Was gilt denn nun für die Jugend?
Besonders gefährlich ist, dass die Bundesregierung gerade nicht klar sagt, wie verpflichtend das neue Wehrpflicht-Modell denn wirklich für alle jungen Erwachsenen sein wird. Und dass sie auch auch dazu schweigt, inwieweit deutsche Soldaten in der Ukraine zur Absicherung eines möglichen zukünftigen Friedens gebraucht werden. Das schafft einen Raum der Unsicherheit, den Populisten genüsslich füllen.
Zum Beispiel für die rechtsextreme AfD. Sie verbreitet Social-Media-Posts, in denen ein maliziös dreinblickender Friedrich Merz mit langen Fingern nach der unschuldigen deutschen Jugend greift. Nicht wenige fühlten sich an die Propaganda der NS-Jahre erinnert.
Die Sorge um das „Verhetzungspotenzial“ der anstehenden Reformen ist also durchaus angebracht.

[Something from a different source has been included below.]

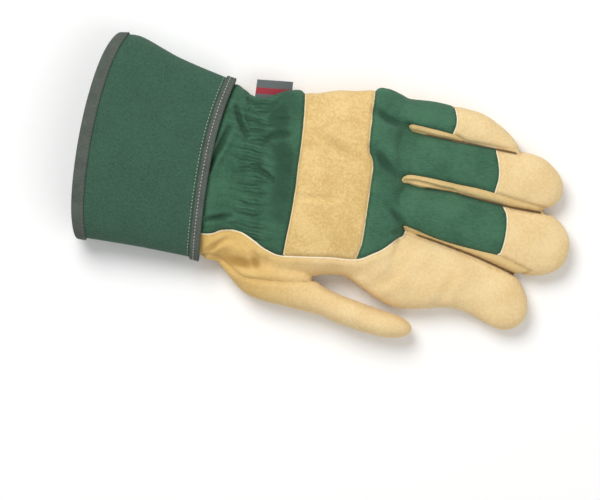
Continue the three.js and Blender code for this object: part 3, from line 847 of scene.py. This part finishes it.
def suede(name, pale, deep, cream, mottle=0.4, wrist_tone=0.9):
    """Split leather with a short nap: mottled, matt, and pale where its cut edge shows."""
    f = Finish(name)
    patches = f.noise(15, 3.0)
    grain = f.noise(1.5, 4.0, rough=0.75)
    nap = f.noise(0.55, 2.0, rough=0.7)
    share = f.between(patches * 0.4 + grain * 0.6, 0.5 - mottle / 2, 0.5 + mottle / 2)
    colour = f.blend(share, deep, pale)
    colour = f.blend(f.between(nap, 0.35, 0.75) * 0.18, colour, (0.95, 0.84, 0.58))
    # Painted shade: the leather is darkened within about 2 mm of its seams, where the edges turn
    # in.
    seam_shade = tuple(0.62 * c for c in deep)
    colour = f.blend((1 - f.between(f.kept("seam"), 0.3, 2.2)) * 0.25, colour, seam_shade)
    shade = tuple(c * part for c, part in zip(deep, (0.50, 0.43, 0.30)))
    colour = f.blend(f.between(f.kept("groove"), 0.3, 2.5) * 0.8, colour, shade)
    wrist = 1 - f.between(f.place("X"), -0.05, 0.03)
    colour = f.blend(wrist * wrist_tone, colour, (0.84, 0.73, 0.43), "MULTIPLY")
    colour = f.blend(1 - f.between(f.kept("edge"), 0.45, 0.95), colour, cream)
    # Painted shade: a near-black brown line in the creases between the fingers, broken up a little
    # by the patches.
    dark = f.between(f.kept("crease") + patches * 0.3 - 0.15, 0.4, 0.85) * 0.92
    colour = f.blend(dark, colour, (0.11, 0.055, 0.018))
    f.set(Base_Color=colour, Roughness=0.82 + nap * 0.14)
    f.set(Specular_IOR_Level=0.2, Sheen_Weight=0.1, Sheen_Roughness=0.6)
    f.bump(nap * 0.3 + grain * 0.7, 0.6, 0.4)
    return f.material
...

Natürlich kann die schwarz-rote Regierung die gewaltigen Herausforderungen (weniger junge Menschen und mehr alte, Kostenexplosion in den Sozialkassen, Wirtschaftsflaute und natürlich die internationale Lage, um nur ein paar zu nennen) nicht einfach ignorieren. Es muss sich etwas ändern, sei es bei der Bundeswehr oder beim Bürgergeld. Aber Union und SPD tun sich schwer damit, notwendige Härten so zu kommunizieren, dass sie – sicher nicht überall, aber doch bei den meisten Bürgerinnen und Bürgern – auf Akzeptanz stoßen.
Dabei sind Menschen in der Regel bereit, Opfer zu bringen. Sie wollen nur wissen, wofür. Friedrich Merz sagt, er wünsche sich ein Deutschland, das in der Welt wieder bewundert werde. Doch wie genau ein modernisiertes Land aus seiner Sicht aussehen sollte, lässt er offen.
Vielleicht wäre es daher an der Zeit für den Kanzler, mal öffentlich von einer besseren Zukunft zu träumen. Wofür genau, für welches Deutschland, sollen wir kämpfen? Und warum lohnt es sich aus seiner Sicht, auch mal zurückzustecken?